= Material provided =
_ _ _ _ _ _ _
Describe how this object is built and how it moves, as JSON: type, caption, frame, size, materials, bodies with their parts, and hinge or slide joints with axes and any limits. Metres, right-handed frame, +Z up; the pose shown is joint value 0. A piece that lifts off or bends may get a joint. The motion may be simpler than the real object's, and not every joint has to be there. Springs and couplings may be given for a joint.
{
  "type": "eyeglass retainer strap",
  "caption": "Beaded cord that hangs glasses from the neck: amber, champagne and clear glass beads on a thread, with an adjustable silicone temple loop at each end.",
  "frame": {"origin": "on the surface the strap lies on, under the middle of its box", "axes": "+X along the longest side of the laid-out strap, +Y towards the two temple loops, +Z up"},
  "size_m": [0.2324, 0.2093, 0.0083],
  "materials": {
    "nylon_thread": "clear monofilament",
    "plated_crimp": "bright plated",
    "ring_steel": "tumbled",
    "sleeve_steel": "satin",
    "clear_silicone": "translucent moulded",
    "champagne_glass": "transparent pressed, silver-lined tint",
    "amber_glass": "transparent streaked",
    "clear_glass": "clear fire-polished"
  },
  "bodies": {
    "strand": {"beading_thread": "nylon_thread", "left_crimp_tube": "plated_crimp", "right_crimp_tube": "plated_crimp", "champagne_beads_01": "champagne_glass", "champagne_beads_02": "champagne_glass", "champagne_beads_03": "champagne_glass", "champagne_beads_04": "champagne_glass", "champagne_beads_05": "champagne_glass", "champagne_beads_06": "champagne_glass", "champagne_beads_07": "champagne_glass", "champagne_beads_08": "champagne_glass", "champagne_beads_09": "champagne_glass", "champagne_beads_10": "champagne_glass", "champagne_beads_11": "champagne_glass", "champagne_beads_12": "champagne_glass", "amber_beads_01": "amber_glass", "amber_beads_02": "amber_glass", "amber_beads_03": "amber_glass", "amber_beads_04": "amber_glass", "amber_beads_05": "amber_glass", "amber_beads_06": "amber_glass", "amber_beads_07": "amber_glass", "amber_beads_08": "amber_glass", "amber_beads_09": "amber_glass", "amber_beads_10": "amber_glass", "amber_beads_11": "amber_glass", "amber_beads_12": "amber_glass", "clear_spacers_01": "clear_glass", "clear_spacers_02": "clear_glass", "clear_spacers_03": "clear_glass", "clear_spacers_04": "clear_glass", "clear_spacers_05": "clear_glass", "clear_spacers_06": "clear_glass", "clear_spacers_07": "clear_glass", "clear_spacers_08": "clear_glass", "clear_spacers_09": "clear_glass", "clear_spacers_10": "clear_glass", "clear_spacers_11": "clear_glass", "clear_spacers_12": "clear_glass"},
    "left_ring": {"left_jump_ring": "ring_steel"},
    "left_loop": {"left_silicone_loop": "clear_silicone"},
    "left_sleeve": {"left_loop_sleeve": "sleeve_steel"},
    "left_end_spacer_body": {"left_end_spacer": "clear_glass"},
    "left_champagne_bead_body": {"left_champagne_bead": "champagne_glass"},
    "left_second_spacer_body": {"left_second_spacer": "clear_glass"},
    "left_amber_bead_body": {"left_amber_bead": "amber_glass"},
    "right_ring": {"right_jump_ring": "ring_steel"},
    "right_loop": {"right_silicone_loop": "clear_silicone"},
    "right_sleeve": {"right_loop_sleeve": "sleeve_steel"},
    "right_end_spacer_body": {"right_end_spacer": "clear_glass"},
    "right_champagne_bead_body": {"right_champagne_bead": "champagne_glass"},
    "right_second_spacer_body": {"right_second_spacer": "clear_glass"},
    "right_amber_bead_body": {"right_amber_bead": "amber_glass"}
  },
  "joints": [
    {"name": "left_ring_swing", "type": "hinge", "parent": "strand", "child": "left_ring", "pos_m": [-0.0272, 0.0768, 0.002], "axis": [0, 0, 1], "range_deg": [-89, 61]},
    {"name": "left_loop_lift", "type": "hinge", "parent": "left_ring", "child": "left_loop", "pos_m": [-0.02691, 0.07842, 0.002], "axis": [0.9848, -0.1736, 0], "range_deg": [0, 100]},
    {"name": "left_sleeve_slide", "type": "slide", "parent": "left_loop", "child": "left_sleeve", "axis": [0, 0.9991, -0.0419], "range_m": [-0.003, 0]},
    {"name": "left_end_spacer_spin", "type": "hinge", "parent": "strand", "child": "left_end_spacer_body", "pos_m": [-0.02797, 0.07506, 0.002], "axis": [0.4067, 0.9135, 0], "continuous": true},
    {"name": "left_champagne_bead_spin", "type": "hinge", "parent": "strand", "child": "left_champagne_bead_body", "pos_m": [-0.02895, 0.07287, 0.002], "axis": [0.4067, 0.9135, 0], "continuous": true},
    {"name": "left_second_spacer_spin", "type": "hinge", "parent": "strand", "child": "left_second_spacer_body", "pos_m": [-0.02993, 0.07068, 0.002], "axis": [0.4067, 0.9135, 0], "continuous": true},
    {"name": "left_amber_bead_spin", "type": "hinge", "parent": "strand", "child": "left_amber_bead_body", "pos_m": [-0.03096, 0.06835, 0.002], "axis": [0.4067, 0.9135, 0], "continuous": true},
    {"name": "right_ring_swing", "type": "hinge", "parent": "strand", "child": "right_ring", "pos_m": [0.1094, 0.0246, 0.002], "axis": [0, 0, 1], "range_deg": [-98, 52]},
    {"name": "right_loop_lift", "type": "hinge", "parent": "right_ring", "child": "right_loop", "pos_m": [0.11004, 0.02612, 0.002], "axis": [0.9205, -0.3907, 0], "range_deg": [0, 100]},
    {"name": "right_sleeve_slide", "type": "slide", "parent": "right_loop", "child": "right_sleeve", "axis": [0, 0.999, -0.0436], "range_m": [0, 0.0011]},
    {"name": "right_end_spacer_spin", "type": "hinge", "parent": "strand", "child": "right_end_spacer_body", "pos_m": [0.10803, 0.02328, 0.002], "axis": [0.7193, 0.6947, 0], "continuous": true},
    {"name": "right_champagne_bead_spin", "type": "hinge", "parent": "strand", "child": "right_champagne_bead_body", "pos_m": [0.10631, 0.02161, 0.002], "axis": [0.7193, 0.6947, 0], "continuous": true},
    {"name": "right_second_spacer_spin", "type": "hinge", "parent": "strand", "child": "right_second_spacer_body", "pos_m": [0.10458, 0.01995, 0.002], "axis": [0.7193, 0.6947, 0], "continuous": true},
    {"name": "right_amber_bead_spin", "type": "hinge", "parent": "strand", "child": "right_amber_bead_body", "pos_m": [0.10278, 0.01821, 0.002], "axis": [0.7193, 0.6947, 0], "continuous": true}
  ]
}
_ _ _ _ _ _ _
= What needs to be done =
Quote each line of the data above exactly as written.

= Solved exercise =
Describe how this object is built and how it moves, as JSON: type, caption, frame, size, materials, bodies with their parts, and hinge or slide joints with axes and any limits. Metres, right-handed frame, +Z up; the pose shown is joint value 0. A piece that lifts off or bends may get a joint. The motion may be simpler than the real object's, and not every joint has to be there. Springs and couplings may be given for a joint.
{
  "type": "eyeglass retainer strap",
  "caption": "Beaded cord that hangs glasses from the neck: amber, champagne and clear glass beads on a thread, with an adjustable silicone temple loop at each end.",
  "frame": {"origin": "on the surface the strap lies on, under the middle of its box", "axes": "+X along the longest side of the laid-out strap, +Y towards the two temple loops, +Z up"},
  "size_m": [0.2324, 0.2093, 0.0083],
  "materials": {
    "nylon_thread": "clear monofilament",
    "plated_crimp": "bright plated",
    "ring_steel": "tumbled",
    "sleeve_steel": "satin",
    "clear_silicone": "translucent moulded",
    "champagne_glass": "transparent pressed, silver-lined tint",
    "amber_glass": "transparent streaked",
    "clear_glass": "clear fire-polished"
  },
  "bodies": {
    "strand": {"beading_thread": "nylon_thread", "left_crimp_tube": "plated_crimp", "right_crimp_tube": "plated_crimp", "champagne_beads_01": "champagne_glass", "champagne_beads_02": "champagne_glass", "champagne_beads_03": "champagne_glass", "champagne_beads_04": "champagne_glass", "champagne_beads_05": "champagne_glass", "champagne_beads_06": "champagne_glass", "champagne_beads_07": "champagne_glass", "champagne_beads_08": "champagne_glass", "champagne_beads_09": "champagne_glass", "champagne_beads_10": "champagne_glass", "champagne_beads_11": "champagne_glass", "champagne_beads_12": "champagne_glass", "amber_beads_01": "amber_glass", "amber_beads_02": "amber_glass", "amber_beads_03": "amber_glass", "amber_beads_04": "amber_glass", "amber_beads_05": "amber_glass", "amber_beads_06": "amber_glass", "amber_beads_07": "amber_glass", "amber_beads_08": "amber_glass", "amber_beads_09": "amber_glass", "amber_beads_10": "amber_glass", "amber_beads_11": "amber_glass", "amber_beads_12": "amber_glass", "clear_spacers_01": "clear_glass", "clear_spacers_02": "clear_glass", "clear_spacers_03": "clear_glass", "clear_spacers_04": "clear_glass", "clear_spacers_05": "clear_glass", "clear_spacers_06": "clear_glass", "clear_spacers_07": "clear_glass", "clear_spacers_08": "clear_glass", "clear_spacers_09": "clear_glass", "clear_spacers_10": "clear_glass", "clear_spacers_11": "clear_glass", "clear_spacers_12": "clear_glass"},
    "left_ring": {"left_jump_ring": "ring_steel"},
    "left_loop": {"left_silicone_loop": "clear_silicone"},
    "left_sleeve": {"left_loop_sleeve": "sleeve_steel"},
    "left_end_spacer_body": {"left_end_spacer": "clear_glass"},
    "left_champagne_bead_body": {"left_champagne_bead": "champagne_glass"},
    "left_second_spacer_body": {"left_second_spacer": "clear_glass"},
    "left_amber_bead_body": {"left_amber_bead": "amber_glass"},
    "right_ring": {"right_jump_ring": "ring_steel"},
    "right_loop": {"right_silicone_loop": "clear_silicone"},
    "right_sleeve": {"right_loop_sleeve": "sleeve_steel"},
    "right_end_spacer_body": {"right_end_spacer": "clear_glass"},
    "right_champagne_bead_body": {"right_champagne_bead": "champagne_glass"},
    "right_second_spacer_body": {"right_second_spacer": "clear_glass"},
    "right_amber_bead_body": {"right_amber_bead": "amber_glass"}
  },
  "joints": [
    {"name": "left_ring_swing", "type": "hinge", "parent": "strand", "child": "left_ring", "pos_m": [-0.0272, 0.0768, 0.002], "axis": [0, 0, 1], "range_deg": [-89, 61]},
    {"name": "left_loop_lift", "type": "hinge", "parent": "left_ring", "child": "left_loop", "pos_m": [-0.02691, 0.07842, 0.002], "axis": [0.9848, -0.1736, 0], "range_deg": [0, 100]},
    {"name": "left_sleeve_slide", "type": "slide", "parent": "left_loop", "child": "left_sleeve", "axis": [0, 0.9991, -0.0419], "range_m": [-0.003, 0]},
    {"name": "left_end_spacer_spin", "type": "hinge", "parent": "strand", "child": "left_end_spacer_body", "pos_m": [-0.02797, 0.07506, 0.002], "axis": [0.4067, 0.9135, 0], "continuous": true},
    {"name": "left_champagne_bead_spin", "type": "hinge", "parent": "strand", "child": "left_champagne_bead_body", "pos_m": [-0.02895, 0.07287, 0.002], "axis": [0.4067, 0.9135, 0], "continuous": true},
    {"name": "left_second_spacer_spin", "type": "hinge", "parent": "strand", "child": "left_second_spacer_body", "pos_m": [-0.02993, 0.07068, 0.002], "axis": [0.4067, 0.9135, 0], "continuous": true},
    {"name": "left_amber_bead_spin", "type": "hinge", "parent": "strand", "child": "left_amber_bead_body", "pos_m": [-0.03096, 0.06835, 0.002], "axis": [0.4067, 0.9135, 0], "continuous": true},
    {"name": "right_ring_swing", "type": "hinge", "parent": "strand", "child": "right_ring", "pos_m": [0.1094, 0.0246, 0.002], "axis": [0, 0, 1], "range_deg": [-98, 52]},
    {"name": "right_loop_lift", "type": "hinge", "parent": "right_ring", "child": "right_loop", "pos_m": [0.11004, 0.02612, 0.002], "axis": [0.9205, -0.3907, 0], "range_deg": [0, 100]},
    {"name": "right_sleeve_slide", "type": "slide", "parent": "right_loop", "child": "right_sleeve", "axis": [0, 0.999, -0.0436], "range_m": [0, 0.0011]},
    {"name": "right_end_spacer_spin", "type": "hinge", "parent": "strand", "child": "right_end_spacer_body", "pos_m": [0.10803, 0.02328, 0.002], "axis": [0.7193, 0.6947, 0], "continuous": true},
    {"name": "right_champagne_bead_spin", "type": "hinge", "parent": "strand", "child": "right_champagne_bead_body", "pos_m": [0.10631, 0.02161, 0.002], "axis": [0.7193, 0.6947, 0], "continuous": true},
    {"name": "right_second_spacer_spin", "type": "hinge", "parent": "strand", "child": "right_second_spacer_body", "pos_m": [0.10458, 0.01995, 0.002], "axis": [0.7193, 0.6947, 0], "continuous": true},
    {"name": "right_amber_bead_spin", "type": "hinge", "parent": "strand", "child": "right_amber_bead_body", "pos_m": [0.10278, 0.01821, 0.002], "axis": [0.7193, 0.6947, 0], "continuous": true}
  ]
}